> **What is being asked**
Reproduce all entries verbatim, with nothing added or dropped.

──────── Information shown

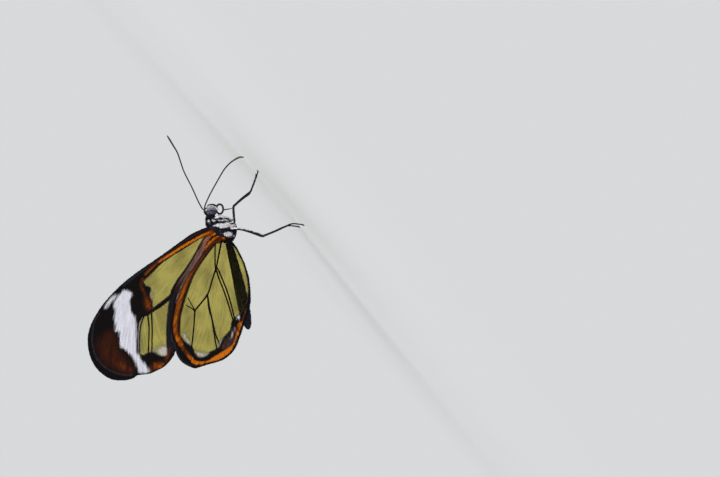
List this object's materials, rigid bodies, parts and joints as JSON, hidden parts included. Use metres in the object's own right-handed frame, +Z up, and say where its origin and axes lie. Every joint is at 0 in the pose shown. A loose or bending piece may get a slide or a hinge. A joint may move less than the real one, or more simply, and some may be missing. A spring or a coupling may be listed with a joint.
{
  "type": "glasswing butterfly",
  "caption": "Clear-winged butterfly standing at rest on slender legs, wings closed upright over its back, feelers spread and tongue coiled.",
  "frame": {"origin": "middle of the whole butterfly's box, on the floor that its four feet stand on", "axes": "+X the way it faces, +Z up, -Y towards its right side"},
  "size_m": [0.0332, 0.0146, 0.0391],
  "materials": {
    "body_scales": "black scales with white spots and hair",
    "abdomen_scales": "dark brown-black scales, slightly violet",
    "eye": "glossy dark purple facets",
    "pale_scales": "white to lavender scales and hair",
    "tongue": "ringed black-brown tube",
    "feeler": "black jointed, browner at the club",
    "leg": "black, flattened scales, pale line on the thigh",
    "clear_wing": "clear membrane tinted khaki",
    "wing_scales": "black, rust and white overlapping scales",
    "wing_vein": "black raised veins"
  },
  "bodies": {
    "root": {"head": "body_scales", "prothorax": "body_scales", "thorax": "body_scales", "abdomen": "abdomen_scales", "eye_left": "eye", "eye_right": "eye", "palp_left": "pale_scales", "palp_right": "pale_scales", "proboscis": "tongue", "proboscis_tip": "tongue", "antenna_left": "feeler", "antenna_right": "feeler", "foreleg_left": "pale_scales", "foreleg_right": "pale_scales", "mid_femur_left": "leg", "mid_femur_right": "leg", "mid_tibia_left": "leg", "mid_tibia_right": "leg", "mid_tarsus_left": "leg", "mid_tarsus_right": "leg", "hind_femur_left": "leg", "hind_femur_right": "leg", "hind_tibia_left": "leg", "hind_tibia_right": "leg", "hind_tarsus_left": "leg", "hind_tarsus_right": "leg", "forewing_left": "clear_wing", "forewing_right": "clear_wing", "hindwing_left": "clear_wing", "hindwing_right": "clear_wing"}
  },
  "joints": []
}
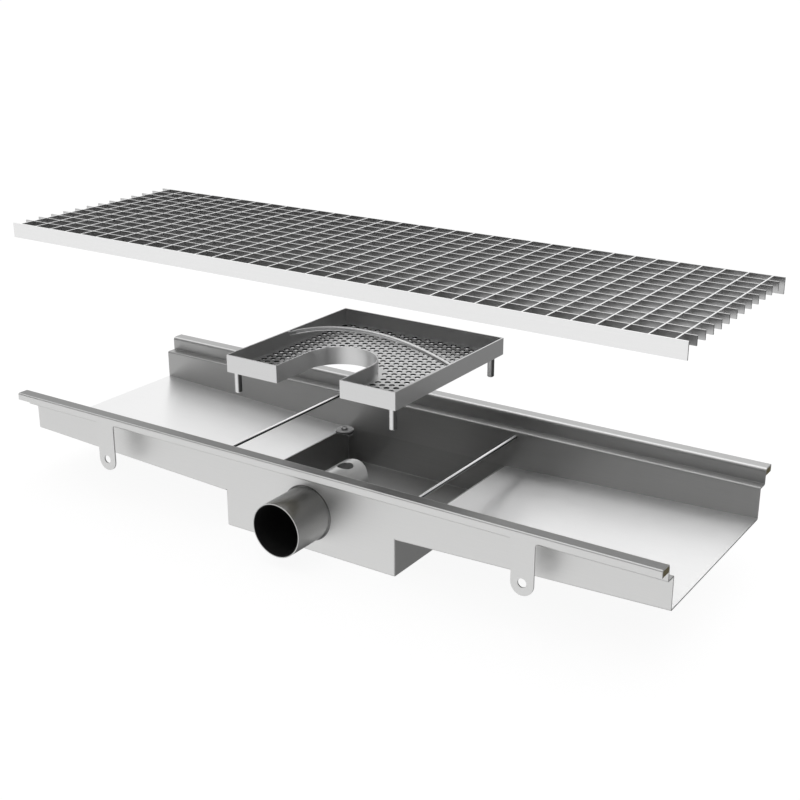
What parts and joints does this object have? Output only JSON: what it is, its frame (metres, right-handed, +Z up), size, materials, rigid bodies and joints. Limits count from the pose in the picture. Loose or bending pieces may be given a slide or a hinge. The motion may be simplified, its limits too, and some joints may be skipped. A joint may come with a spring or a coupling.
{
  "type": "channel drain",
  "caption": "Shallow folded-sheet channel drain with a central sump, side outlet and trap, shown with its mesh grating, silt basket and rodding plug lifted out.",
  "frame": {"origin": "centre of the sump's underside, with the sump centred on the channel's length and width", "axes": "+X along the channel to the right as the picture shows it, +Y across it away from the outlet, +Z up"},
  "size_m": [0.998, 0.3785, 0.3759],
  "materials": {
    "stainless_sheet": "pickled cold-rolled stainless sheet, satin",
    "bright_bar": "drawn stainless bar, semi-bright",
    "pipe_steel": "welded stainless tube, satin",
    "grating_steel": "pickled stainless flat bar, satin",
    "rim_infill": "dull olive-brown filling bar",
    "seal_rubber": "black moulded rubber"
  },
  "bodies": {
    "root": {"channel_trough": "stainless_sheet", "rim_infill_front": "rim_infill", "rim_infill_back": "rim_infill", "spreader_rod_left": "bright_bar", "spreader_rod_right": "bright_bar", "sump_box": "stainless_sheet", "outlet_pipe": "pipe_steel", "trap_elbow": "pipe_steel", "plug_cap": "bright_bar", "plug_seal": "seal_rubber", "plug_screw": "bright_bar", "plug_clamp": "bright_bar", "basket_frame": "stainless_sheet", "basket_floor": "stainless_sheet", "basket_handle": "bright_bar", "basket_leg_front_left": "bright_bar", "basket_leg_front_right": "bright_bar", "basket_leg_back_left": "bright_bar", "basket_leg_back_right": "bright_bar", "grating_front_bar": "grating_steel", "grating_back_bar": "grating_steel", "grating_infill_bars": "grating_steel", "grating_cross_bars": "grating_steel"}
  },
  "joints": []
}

────────────────

> **The answer**
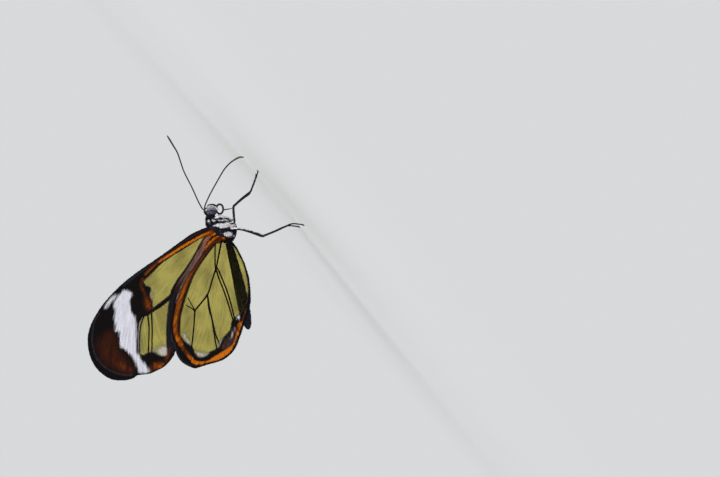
List this object's materials, rigid bodies, parts and joints as JSON, hidden parts included. Use metres in the object's own right-handed frame, +Z up, and say where its origin and axes lie. Every joint is at 0 in the pose shown. A loose or bending piece may get a slide or a hinge. A joint may move less than the real one, or more simply, and some may be missing. A spring or a coupling may be listed with a joint.
{
  "type": "glasswing butterfly",
  "caption": "Clear-winged butterfly standing at rest on slender legs, wings closed upright over its back, feelers spread and tongue coiled.",
  "frame": {"origin": "middle of the whole butterfly's box, on the floor that its four feet stand on", "axes": "+X the way it faces, +Z up, -Y towards its right side"},
  "size_m": [0.0332, 0.0146, 0.0391],
  "materials": {
    "body_scales": "black scales with white spots and hair",
    "abdomen_scales": "dark brown-black scales, slightly violet",
    "eye": "glossy dark purple facets",
    "pale_scales": "white to lavender scales and hair",
    "tongue": "ringed black-brown tube",
    "feeler": "black jointed, browner at the club",
    "leg": "black, flattened scales, pale line on the thigh",
    "clear_wing": "clear membrane tinted khaki",
    "wing_scales": "black, rust and white overlapping scales",
    "wing_vein": "black raised veins"
  },
  "bodies": {
    "root": {"head": "body_scales", "prothorax": "body_scales", "thorax": "body_scales", "abdomen": "abdomen_scales", "eye_left": "eye", "eye_right": "eye", "palp_left": "pale_scales", "palp_right": "pale_scales", "proboscis": "tongue", "proboscis_tip": "tongue", "antenna_left": "feeler", "antenna_right": "feeler", "foreleg_left": "pale_scales", "foreleg_right": "pale_scales", "mid_femur_left": "leg", "mid_femur_right": "leg", "mid_tibia_left": "leg", "mid_tibia_right": "leg", "mid_tarsus_left": "leg", "mid_tarsus_right": "leg", "hind_femur_left": "leg", "hind_femur_right": "leg", "hind_tibia_left": "leg", "hind_tibia_right": "leg", "hind_tarsus_left": "leg", "hind_tarsus_right": "leg", "forewing_left": "clear_wing", "forewing_right": "clear_wing", "hindwing_left": "clear_wing", "hindwing_right": "clear_wing"}
  },
  "joints": []
}
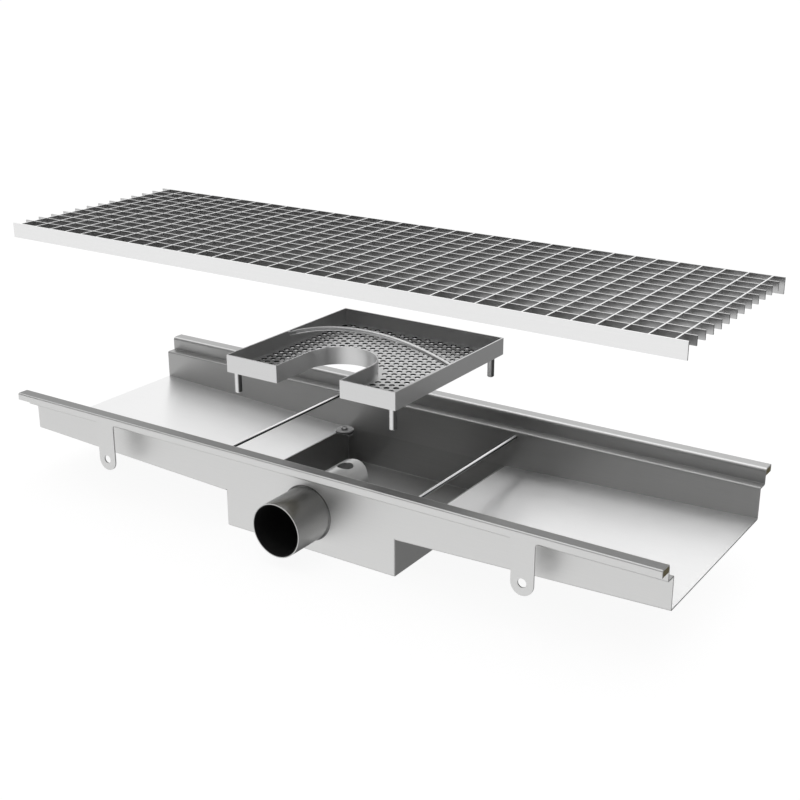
What parts and joints does this object have? Output only JSON: what it is, its frame (metres, right-handed, +Z up), size, materials, rigid bodies and joints. Limits count from the pose in the picture. Loose or bending pieces may be given a slide or a hinge. The motion may be simplified, its limits too, and some joints may be skipped. A joint may come with a spring or a coupling.
{
  "type": "channel drain",
  "caption": "Shallow folded-sheet channel drain with a central sump, side outlet and trap, shown with its mesh grating, silt basket and rodding plug lifted out.",
  "frame": {"origin": "centre of the sump's underside, with the sump centred on the channel's length and width", "axes": "+X along the channel to the right as the picture shows it, +Y across it away from the outlet, +Z up"},
  "size_m": [0.998, 0.3785, 0.3759],
  "materials": {
    "stainless_sheet": "pickled cold-rolled stainless sheet, satin",
    "bright_bar": "drawn stainless bar, semi-bright",
    "pipe_steel": "welded stainless tube, satin",
    "grating_steel": "pickled stainless flat bar, satin",
    "rim_infill": "dull olive-brown filling bar",
    "seal_rubber": "black moulded rubber"
  },
  "bodies": {
    "root": {"channel_trough": "stainless_sheet", "rim_infill_front": "rim_infill", "rim_infill_back": "rim_infill", "spreader_rod_left": "bright_bar", "spreader_rod_right": "bright_bar", "sump_box": "stainless_sheet", "outlet_pipe": "pipe_steel", "trap_elbow": "pipe_steel", "plug_cap": "bright_bar", "plug_seal": "seal_rubber", "plug_screw": "bright_bar", "plug_clamp": "bright_bar", "basket_frame": "stainless_sheet", "basket_floor": "stainless_sheet", "basket_handle": "bright_bar", "basket_leg_front_left": "bright_bar", "basket_leg_front_right": "bright_bar", "basket_leg_back_left": "bright_bar", "basket_leg_back_right": "bright_bar", "grating_front_bar": "grating_steel", "grating_back_bar": "grating_steel", "grating_infill_bars": "grating_steel", "grating_cross_bars": "grating_steel"}
  },
  "joints": []
}